Ethan's most recent dilemma speaks to the gut-wrenching, hazy, tantalizing experience of spending a lot of time with someone who you don't really know. When we begin to date someone, they may share bits and pieces of their past with us verbally, they may display pictures and videos of their life on social media, and we may see photo albums and hear anecdotes of their highs and lows from their friends and family. But, essentially, we are walking in on a story that we have only read a synopsis of. We are turning on a movie in the middle, and we may get the gist of it, but find ourselves confused about specifics or how our lover (the main character) got there.

Gay, bi, straight, asexual but hetero- or homo-romantic, we humans do not like mystery when it comes to the people we share our lives with. We want to know what their motives are, what the ending will be, whether we can trust them. We feel time moving forward, and fear "wasting" it, fear that if we get disappointed, our egos slapped out of place, or emotionally wounded one too many times that we will never recover. But, all we can control are our own big mouths ready to spit venom, our own hands that type texts that can never be unsent, our own genitals that can never un-fuck our boyfriend's best friend. From firsthand sexually and emotionally slutty experience, I can say that to make our sex and love lives better, all we can try to do is any of the following:

  1. Speak our truths. Be honest with our partners about what we want, our plans for the future, and how we feel now.
  2. Be firm in our boundaries and deal-breakers.
  3. Not letting over-thinking and fear of the future ruin what we have now or what is developing. Let things develop without rushing or pushing people.
  4. Believing people when they show you who they are, for better or worse. Your boyfriend says he truly loves you but puts you down constantly and emotionally abuses you? Um, no. Bye! Your girlfriend says she doesn't believe in saying the word "love," but always takes your feelings into consideration, is faithful to you, and is close with all your friends and family? That girl loves you, maybe you can deal with not hearing that one word!

Anyway, Ethan is embarking on an vacation tomorrow—Valentine's Day!—with his man and Ethan's family. They will be staying in one house. And his man is okay with this, excited to meet Ethan's family, even. Even though they have mostly only partied and had sex in NYC, Ethan's man is willing to try a totally different experience for Ethan, and not freaked out by meeting his family. Maybe Ethan doesn't know him as well as he would like to yet...and maybe this guy is full of (good) surprises! We just never know.

As Ethan gains more dating experience alongside me, I think he will also find that you can never truly know a person, never truly control a relationship, and that those facts are what makes the successful long-term (or even just the happiest but shorter) relationships so awe-inspiring.
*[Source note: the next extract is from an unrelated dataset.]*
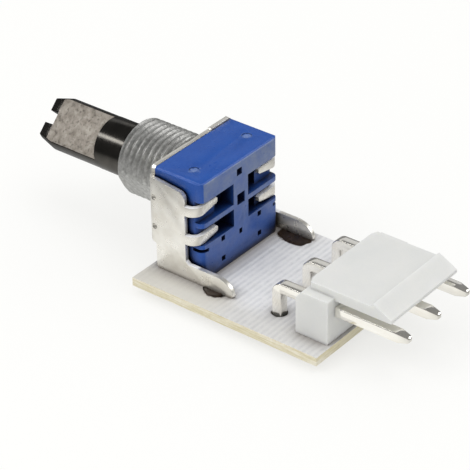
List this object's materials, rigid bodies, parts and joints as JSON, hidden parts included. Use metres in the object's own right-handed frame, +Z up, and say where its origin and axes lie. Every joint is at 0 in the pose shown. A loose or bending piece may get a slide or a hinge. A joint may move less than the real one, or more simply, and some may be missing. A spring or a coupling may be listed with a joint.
{
  "type": "rotary potentiometer",
  "caption": "Rotary potentiometer with a slotted D-cut metal shaft and threaded bush, in a blue case and tinned frame on a small board with a right-angle header.",
  "frame": {"origin": "on the shaft's axis, in the frame's front face, which meets the back of a panel", "axes": "+Y runs back from the panel to the header along the shaft's axis, +Z up from the board, the shaft points to -Y"},
  "size_m": [0.0183, 0.0518, 0.0137],
  "materials": {
    "board_laminate": "white printed face over a woven laminate, tan cut edges",
    "copper": "thin copper foil",
    "tinned_sheet": "dull tin plate",
    "bush_metal": "as cast, rolled thread",
    "shaft_metal": "turned and polished, milled flat",
    "spring_steel": "plain",
    "blue_plastic": "moulded, fine satin",
    "black_plastic": "moulded",
    "bronze": "spring bronze",
    "phenolic": "paper laminate",
    "carbon_film": "printed carbon",
    "silver_film": "printed silver",
    "terminal_metal": "tinned brass",
    "white_nylon": "moulded, slightly translucent",
    "pin_metal": "bright tinned brass",
    "solder": "smooth solder"
  },
  "bodies": {
    "housing": {"board": "board_laminate", "board_tracks": "copper", "frame": "tinned_sheet", "bush": "bush_metal", "case": "blue_plastic", "element_plate": "phenolic", "resistive_track": "carbon_film", "collector_track": "carbon_film", "silver_leads": "silver_film", "terminal_rivets": "bronze", "terminal_left": "terminal_metal", "terminal_centre": "terminal_metal", "terminal_right": "terminal_metal", "header_housing": "white_nylon", "header_pin_left": "pin_metal", "header_pin_centre": "pin_metal", "header_pin_right": "pin_metal", "terminal_solder": "solder", "header_solder": "solder", "frame_solder": "solder"},
    "spindle": {"shaft": "shaft_metal", "retaining_ring": "spring_steel", "rotor": "black_plastic", "wiper": "bronze"}
  },
  "joints": [
    {"name": "shaft_turn", "type": "hinge", "parent": "housing", "child": "spindle", "pos_m": [0, 0, 0], "axis": [0, 1, 0], "range_deg": [-195, 105]}
  ]
}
Surrendering to the moment, surrendering your time and life to a separate entity, a stranger, is brave. Accepting someone else, giving them the chance to reveal private parts of themselves for you to admire or cry over, even if not forever, is kindness embodied. The two together is love.

And yes, it is helpful to be sober to feel love's full least some times! Fully behold your lover's shadows and light without the proverbial beer goggles (whether that be beer or ego-haze), and be amazed at the shadows and light you see within yourself.